══ Dataset excerpt

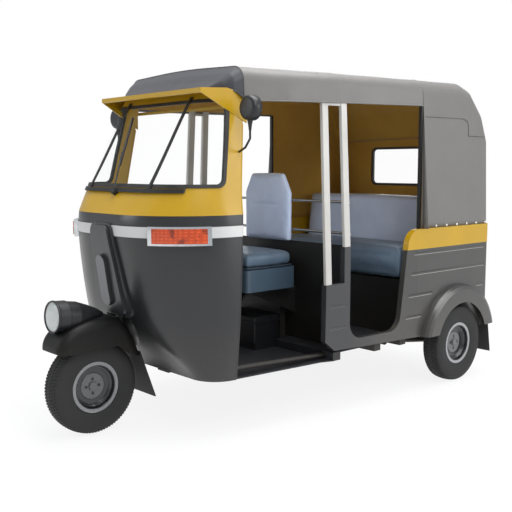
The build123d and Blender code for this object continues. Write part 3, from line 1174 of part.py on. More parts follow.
def turned_wheel(section, centre, outwards):
    """A section turned about the axle line; outwards is +1 when the wheel's outer face looks along +X."""
    with BuildPart() as turned:
        with BuildSketch(Plane.XY):
            with BuildLine():
                Polyline(*[(outwards * x, r) for r, x in section], close=True)
            make_face()
        revolve(axis=Axis.X)
    return turned.part.moved(Location(centre))


# wheel name, centre, side its outer face looks to
WHEELS = [
    ("front", (0.0, FRONT_AXLE_Y, TYRE_R), 1),
    ("rear_left", (TRACK / 2, REAR_AXLE_Y, TYRE_R), 1),
    ("rear_right", (-TRACK / 2, REAR_AXLE_Y, TYRE_R), -1),
]
for wheel_name, centre, outwards in WHEELS:
    with BuildPart() as rim:
        add(turned_wheel(RIM_SECTION, centre, outwards))
        hub_face = centre[0] + outwards * HUB_FACE_X
        with BuildSketch(Plane(origin=(hub_face, centre[1], centre[2]), z_dir=(outwards, 0, 0))):
            with PolarLocations(WHEEL_BOLT_PCD / 2, 4):
                Circle(WHEEL_BOLT_R)
        extrude(amount=-6, mode=Mode.SUBTRACT)
    finish(rim, f"{wheel_name}_rim")
    with BuildPart() as tyre:
        add(turned_wheel(TYRE_SECTION, centre, outwards))
    finish(tyre, f"{wheel_name}_tyre")
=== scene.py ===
"""Looks of an auto rickshaw: cloth, vinyl, rubber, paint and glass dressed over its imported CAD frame."""
import logging
from dataclasses import dataclass
from enum import Enum
from math import cos, pi, radians, sin

import bmesh
import bpy
import numpy as np
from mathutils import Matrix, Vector


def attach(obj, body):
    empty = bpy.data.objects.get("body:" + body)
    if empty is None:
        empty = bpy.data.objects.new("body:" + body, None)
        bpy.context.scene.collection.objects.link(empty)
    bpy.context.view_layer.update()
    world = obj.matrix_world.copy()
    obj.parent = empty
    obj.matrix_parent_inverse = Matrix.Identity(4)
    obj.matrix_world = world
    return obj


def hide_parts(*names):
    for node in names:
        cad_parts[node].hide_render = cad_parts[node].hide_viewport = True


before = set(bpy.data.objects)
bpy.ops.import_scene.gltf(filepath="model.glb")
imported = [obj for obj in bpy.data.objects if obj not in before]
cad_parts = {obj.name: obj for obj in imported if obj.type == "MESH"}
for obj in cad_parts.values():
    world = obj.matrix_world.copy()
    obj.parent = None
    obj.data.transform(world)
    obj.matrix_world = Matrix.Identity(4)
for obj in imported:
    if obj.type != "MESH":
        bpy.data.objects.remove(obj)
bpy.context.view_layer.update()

LOG = logging.getLogger("rickshaw")
MM = 0.001
FRONT_AXLE = (0.0, -1070 * MM, 216 * MM)
REAR_LEFT_AXLE = (575 * MM, 930 * MM, 216 * MM)
REAR_RIGHT_AXLE = (-575 * MM, 930 * MM, 216 * MM)
SIDES = ((1, "left"), (-1, "right"))
# distance in metres under which two points of a mesh become one
MERGE = 1e-6
# a wave texture's scale times its period in metres
WAVE = 3.14 / 20
# the range that holds most of a noise texture's values
MID_NOISE = {"From Min": 0.3, "From Max": 0.7}


# ------------------------------------------------------------------ colours and nodes
def linear(code: str) -> tuple[float, float, float, float]:
    """Turns an sRGB hex colour into linear light.

    Args:
        code: six hex digits.
    Returns:
        Linear red, green and blue, and an alpha of 1.
    """
    channels = [int(code[i : i + 2], 16) / 255 for i in (0, 2, 4)]
    r, g, b = [c / 12.92 if c <= 0.04045 else ((c + 0.055) / 1.055) ** 2.4 for c in channels]
    return r, g, b, 1.0


def add_node(tree: bpy.types.NodeTree, kind: str, inputs: dict | None = None, **settings: object) -> bpy.types.Node:
    """Adds one node with its settings, values and links.

    Args:
        tree: the material's or world's node tree.
        kind: the node's type without the ShaderNode prefix.
        inputs: socket name or number to a value, or to an output socket to link.
        settings: properties of the node itself.
    Returns:
        The node.
    """
    node = tree.nodes.new("ShaderNode" + kind)
    for name, value in settings.items():
        setattr(node, name, value)
    for key, value in (inputs or {}).items():
        if isinstance(value, bpy.types.NodeSocket):
            tree.links.new(value, node.inputs[key])
        else:
            node.inputs[key].default_value = value
    return node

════

> Exercise prompt
Everything from the line with "# wheel name, centre, side" through the line with "for node in", both ends included, should be repeated exactly; nothing else should appear.

> Expected answer
# wheel name, centre, side its outer face looks to
WHEELS = [
    ("front", (0.0, FRONT_AXLE_Y, TYRE_R), 1),
    ("rear_left", (TRACK / 2, REAR_AXLE_Y, TYRE_R), 1),
    ("rear_right", (-TRACK / 2, REAR_AXLE_Y, TYRE_R), -1),
]
for wheel_name, centre, outwards in WHEELS:
    with BuildPart() as rim:
        add(turned_wheel(RIM_SECTION, centre, outwards))
        hub_face = centre[0] + outwards * HUB_FACE_X
        with BuildSketch(Plane(origin=(hub_face, centre[1], centre[2]), z_dir=(outwards, 0, 0))):
            with PolarLocations(WHEEL_BOLT_PCD / 2, 4):
                Circle(WHEEL_BOLT_R)
        extrude(amount=-6, mode=Mode.SUBTRACT)
    finish(rim, f"{wheel_name}_rim")
    with BuildPart() as tyre:
        add(turned_wheel(TYRE_SECTION, centre, outwards))
    finish(tyre, f"{wheel_name}_tyre")
=== scene.py ===
"""Looks of an auto rickshaw: cloth, vinyl, rubber, paint and glass dressed over its imported CAD frame."""
import logging
from dataclasses import dataclass
from enum import Enum
from math import cos, pi, radians, sin

import bmesh
import bpy
import numpy as np
from mathutils import Matrix, Vector


def attach(obj, body):
    empty = bpy.data.objects.get("body:" + body)
    if empty is None:
        empty = bpy.data.objects.new("body:" + body, None)
        bpy.context.scene.collection.objects.link(empty)
    bpy.context.view_layer.update()
    world = obj.matrix_world.copy()
    obj.parent = empty
    obj.matrix_parent_inverse = Matrix.Identity(4)
    obj.matrix_world = world
    return obj


def hide_parts(*names):
    for node in names:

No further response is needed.